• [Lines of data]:
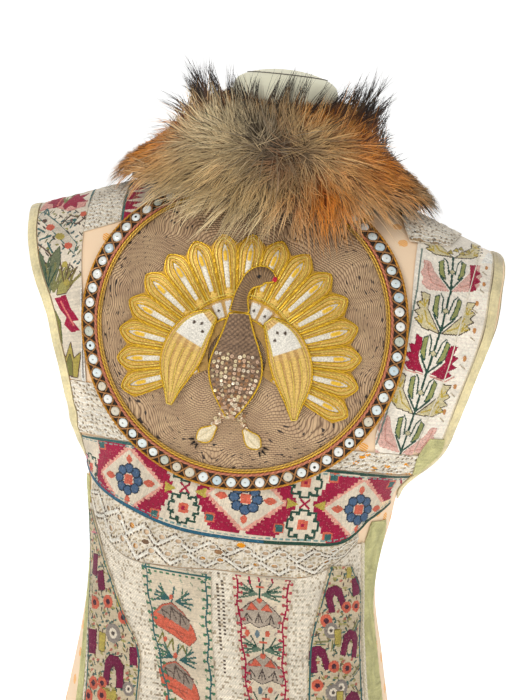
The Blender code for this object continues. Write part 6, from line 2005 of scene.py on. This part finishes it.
class MakeFur(bpy.types.Operator):
    """Build the fur collar: its body, underfur, long hair and guard hairs"""

    bl_idname, bl_label = "waistcoat.fur", "Fur collar"

    def execute(self, context):
        fur = hair("fox hair")
        fur_core(fur)
        coat("fur_under", fur, 5, 0.62, 0.10, 0.16, thick=1.1, out=0.94)
        coat("fur_over", fur, 6, 0.95, 0.50, 0.12)
        coat("fur_guard", fur, 7, 1.35, 1.0, 0.10, share=0.2, low=0.4, thick=0.9, droop=0.2, tuft=2.2, up=1.3)
        return {"FINISHED"}


class MakeStage(bpy.types.Operator):
    """Build the floor, the lamps and the camera"""

    bl_idname, bl_label = "waistcoat.stage", "Stage"

    def execute(self, context):
        sweep()
        lamps()
        view()
        return {"FINISHED"}


OPERATORS = (MakeFoundation, MakeForm, MakeBands, MakeYoke, MakeCrossStitch, MakeCrochet, MakeKnit, MakeStrips,
             MakeVelvet, MakeMedallion, MakeBird, MakeFur, MakeStage)


class WaistcoatPanel(bpy.types.Panel):
    """Sidebar panel with the sizes, the colours and a button for each group of pieces"""

    bl_idname, bl_label = "VIEW3D_PT_waistcoat", "Embroidered waistcoat"
    bl_space_type, bl_region_type, bl_category = "VIEW_3D", "UI", "Waistcoat"

    def draw(self, context):
        for group in (context.scene.waistcoat_sizes, context.scene.waistcoat_colours):
            box = self.layout.box()
            for name in group.__annotations__:
                box.prop(group, name)
        for operator in OPERATORS:
            self.layout.operator(operator.bl_idname)


def register():
    for made in (WaistcoatColours, WaistcoatSizes, *OPERATORS, WaistcoatPanel):
        bpy.utils.register_class(made)
    bpy.types.Scene.waistcoat_colours = bpy.props.PointerProperty(type=WaistcoatColours)
    bpy.types.Scene.waistcoat_sizes = bpy.props.PointerProperty(type=WaistcoatSizes)


def unregister():
    del bpy.types.Scene.waistcoat_colours, bpy.types.Scene.waistcoat_sizes
    for made in (WaistcoatPanel, *reversed(OPERATORS), WaistcoatSizes, WaistcoatColours):
        bpy.utils.unregister_class(made)


def main():
    register()
    for step in ("foundation", "form", "bands", "yoke", "cross_stitch", "crochet", "knit", "strips", "velvet",
                 "medallion", "bird", "fur", "stage"):
        getattr(bpy.ops.waistcoat, step)()


if __name__ == "__main__":
    main()
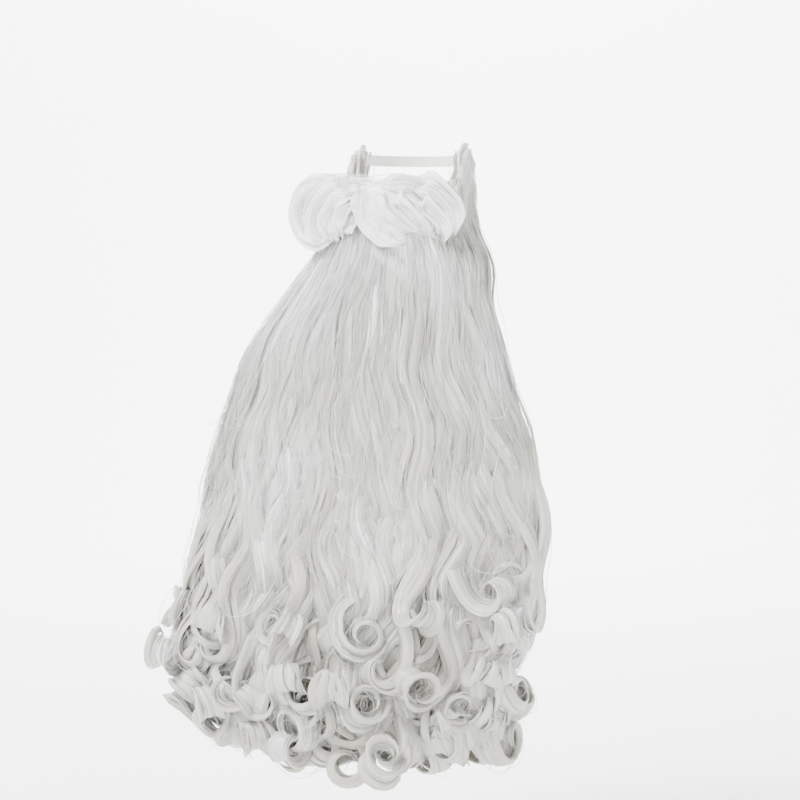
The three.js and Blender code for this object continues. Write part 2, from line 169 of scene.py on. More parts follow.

• [The request]: Starting at the first line of the records above, please copy each line exactly until you reach the line containing "self.layout.operator(operator.bl_idname)". Include that line and stop there.

• [Answer to this exercise]:
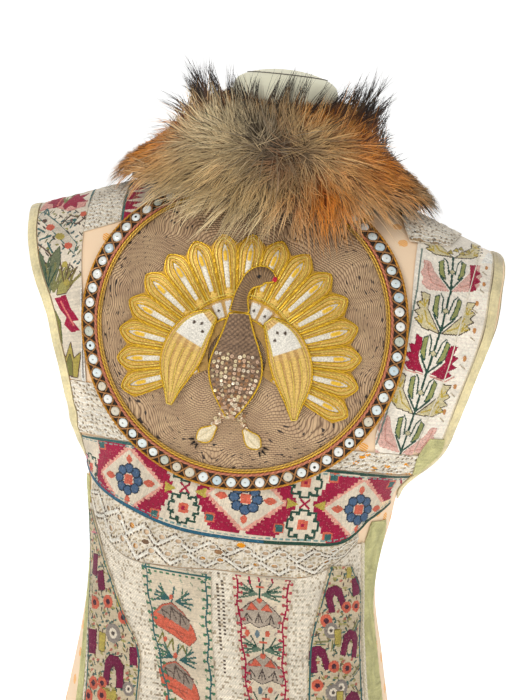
The Blender code for this object continues. Write part 6, from line 2005 of scene.py on. This part finishes it.
class MakeFur(bpy.types.Operator):
    """Build the fur collar: its body, underfur, long hair and guard hairs"""

    bl_idname, bl_label = "waistcoat.fur", "Fur collar"

    def execute(self, context):
        fur = hair("fox hair")
        fur_core(fur)
        coat("fur_under", fur, 5, 0.62, 0.10, 0.16, thick=1.1, out=0.94)
        coat("fur_over", fur, 6, 0.95, 0.50, 0.12)
        coat("fur_guard", fur, 7, 1.35, 1.0, 0.10, share=0.2, low=0.4, thick=0.9, droop=0.2, tuft=2.2, up=1.3)
        return {"FINISHED"}


class MakeStage(bpy.types.Operator):
    """Build the floor, the lamps and the camera"""

    bl_idname, bl_label = "waistcoat.stage", "Stage"

    def execute(self, context):
        sweep()
        lamps()
        view()
        return {"FINISHED"}


OPERATORS = (MakeFoundation, MakeForm, MakeBands, MakeYoke, MakeCrossStitch, MakeCrochet, MakeKnit, MakeStrips,
             MakeVelvet, MakeMedallion, MakeBird, MakeFur, MakeStage)


class WaistcoatPanel(bpy.types.Panel):
    """Sidebar panel with the sizes, the colours and a button for each group of pieces"""

    bl_idname, bl_label = "VIEW3D_PT_waistcoat", "Embroidered waistcoat"
    bl_space_type, bl_region_type, bl_category = "VIEW_3D", "UI", "Waistcoat"

    def draw(self, context):
        for group in (context.scene.waistcoat_sizes, context.scene.waistcoat_colours):
            box = self.layout.box()
            for name in group.__annotations__:
                box.prop(group, name)
        for operator in OPERATORS:
            self.layout.operator(operator.bl_idname)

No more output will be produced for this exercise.